Mainz (ots) - Der Strafverteidiger Alexander Stevens und die Konzertbüro
Augsburg GmbH sind mit ihrem Versuch, dem WEISSER RING e.V. Teile von zwei
Artikeln, die sich kritisch mit einer von ihnen veranstalteten
True-Crime-Live-Show auseinandersetzen, gerichtlich untersagen zu lassen,
gescheitert.
Alexander Stevens moderiert seit dem Jahr 2020 den Bayern3-Podcast "True Crime".

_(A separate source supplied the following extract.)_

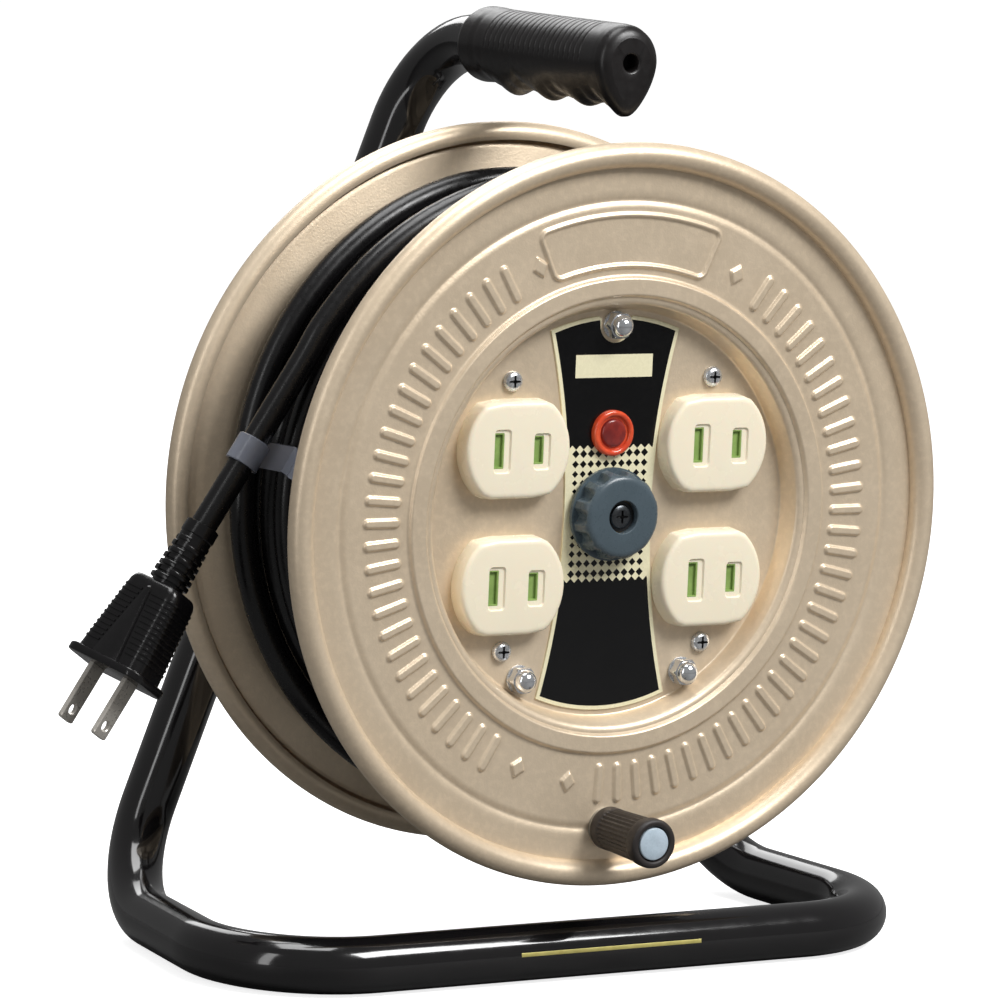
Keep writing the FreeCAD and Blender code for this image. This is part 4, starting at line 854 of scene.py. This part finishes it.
def plug_parts():
    """A wedge-shaped body with cross ridges on its edges, a raised facet and a thin wide flange."""
    body = [(84.0, 15.6, 10.4, 3.0), (84.3, 16.6, 11.4, 3.2), (85.0, 17.6, 12.2, 3.4),
            (86.2, 18.7, 12.7, 3.6)]
    body += [(86.2 + 23.5 * k / 8, 18.7 + 4.9 * k / 8, 12.7 + 2.0 * k / 8, 3.6) for k in range(1, 9)]
    parts = [skin([rounded_ring(*row) for row in body])]
    flange = [(109.5, 26.3, 16.8, 4.2), (109.75, 27.2, 17.7, 4.5), (110.1, 27.5, 18.0, 4.5),
              (111.6, 27.5, 18.0, 4.5), (111.9, 27.2, 17.7, 4.5), (112.0, 26.7, 17.2, 4.4)]
    parts.append(skin([rounded_ring(*row) for row in flange]))
    for side in (1, -1):
        for edge in (1, -1):
            for k in range(12):
                t = 88.2 + 1.62 * k
                half = (18.7 + 4.9 * (t - 86.2) / 23.5) / 2
                deep = (12.7 + 2.0 * (t - 86.2) / 23.5) / 2
                inner = 1.6 + 3.4 * (k + 1) / 12
                rings = []
                for dt, lift in ((-0.55, -0.5), (-0.28, 0.28), (0.28, 0.28), (0.55, -0.5)):
                    ring = []
                    c = 3.6
                    for j in range(9):
                        turn = math.radians(90 * j / 8)
                        out_u, out_v = (c + lift) * math.sin(turn), (c + lift) * math.cos(turn)
                        ring.append((half - c + out_u, deep - c + out_v))
                    ring.insert(0, (inner, deep + lift))
                    ring.append((half + lift - 0.2, 0.0))
                    ring.append((half - 2.0, 0.0))
                    ring.append((inner, deep - 2.0))
                    rings.append([along(t + dt, edge * u, side * v) for u, v in ring])
                parts.append(skin(rings))
        facet = []
        for t, wide, lift in ((86.4, 0.8, 0.05), (87.0, 1.6, 0.55), (90.0, 2.4, 0.65), (108.6, 8.6, 0.8),
                              (109.6, 9.0, 0.8)):
            deep = (12.7 + 2.0 * (t - 86.2) / 23.5) / 2
            a, top = wide / 2, deep + lift
            corners = ((-a - 0.5, deep - 0.4), (-a, top - 0.1), (-a + 0.2, top), (a - 0.2, top),
                       (a, top - 0.1), (a + 0.5, deep - 0.4))
            facet.append([along(t, u, side * v) for u, v in corners])
        parts.append(skin(facet))
    return parts


def edge_in(outline, angle, x_mid=0.0):
    """Where a line from (x_mid, 0) at that angle meets the outline, measured from there."""
    dx, dv = math.cos(angle), math.sin(angle)
    best = 1e9
    for (x0, v0), (x1, v1) in zip(outline, outline[1:] + outline[:1]):
        ex, ev = x1 - x0, v1 - v0
        det = ex * dv - dx * ev
        if abs(det) < 1e-9:
            continue
        reach = (ex * v0 - (x0 - x_mid) * ev) / det
        share = (dx * v0 - dv * (x0 - x_mid)) / det
        if reach > 0 and -1e-6 <= share <= 1 + 1e-6:
            best = min(best, reach)
    return best


def blade_parts():
    """Two flat blades with rounded tips, bevelled edges and a hole near the tip."""
    half, thick, corner, bevel = 3.175, 0.75, 1.1, 0.24
    base, tip = PLUG_FRONT - 5.9, PLUG_FRONT + 17.5
    hole_t = tip - 3.6
    outline = [(base, -half)]
    for start, v_mid in ((-90, corner - half), (0, half - corner)):
        turns = [math.radians(start + 30 * k) for k in range(4)]
        outline += [(tip - corner + corner * math.cos(a), v_mid + corner * math.sin(a)) for a in turns]
    outline.append((base, half))
    angles = [2 * math.pi * k / 48 for k in range(48)]
    angles += [math.atan2(v, x - hole_t) % (2 * math.pi) for x, v in outline]
    angles = sorted(set(round(a, 6) for a in angles))
    way = [(math.cos(a), math.sin(a)) for a in angles]
    reach = [edge_in(outline, a, hole_t) for a in angles]
    edge = [(hole_t + c * r, s * r) for (c, s), r in zip(way, reach)]
    inset = [(min(x, tip - bevel), max(bevel - half, min(half - bevel, v))) for x, v in edge]
    hole = [(hole_t + 1.5 * c, 1.5 * s) for c, s in way]
    wide_hole = [(hole_t + 1.7 * c, 1.7 * s) for c, s in way]
    section = ((hole, 0.2 - thick), (wide_hole, -thick), (inset, -thick), (edge, bevel - thick),
               (edge, thick - bevel), (inset, thick), (wide_hole, thick), (hole, thick - 0.2))
    parts = []
    for side in (1, -1):
        rings = [[along(t, side * 6.35 + u, v) for t, v in ring] for ring, u in section]
        parts.append(skin(rings, closed=True))
    return parts


relief = piece("strain_relief_blocks", relief_parts(), "stand", PLUG, ["strain_relief"])
plug = piece("plug_moulded", plug_parts(), "stand", PLUG, ["plug_body"], sharp=30)
blades = piece("plug_blade_pair", blade_parts(), "stand", NICKEL, ["plug_blades"])

BAND_AT, BAND_WIDE = 40.0, 8.0
eye_mid = along(BAND_AT)
band_out = Vector((eye_mid.x, 0, eye_mid.z - AXLE))
eye_reach = band_out.length
band_out.normalize()
strap_low = WIND_R + CORD / 2 + 0.55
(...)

Aus diesem Format hat sich zuletzt auch ein Bühnenprogramm für eine Live-Show
unter dem Titel "Tödliche Liebe" entwickelt. Öffentliche Kritik an dem Format
entzündete sich wegen der öffentlichen Aufarbeitung eines Mordfalls an einer
jungen Frau. Seit Oktober 2024 ist dieser Fall gegen den ausdrücklich erklärten
Willen der Angehörigen der Getöteten in verschiedenen deutschen Städten zu
Unterhaltungszwecken inszeniert worden. Der Bayerische Rundfunk, dessen Logo für
die Live-Show verwendet wird, kündigte zuletzt eine inhaltliche wie personelle
Weiterentwicklung des Podcast ab Juli 2025 an und erklärte, dass der Sender den
Logo-Lizenzvertrag zum nächstmöglichen Zeitpunkt beenden wolle.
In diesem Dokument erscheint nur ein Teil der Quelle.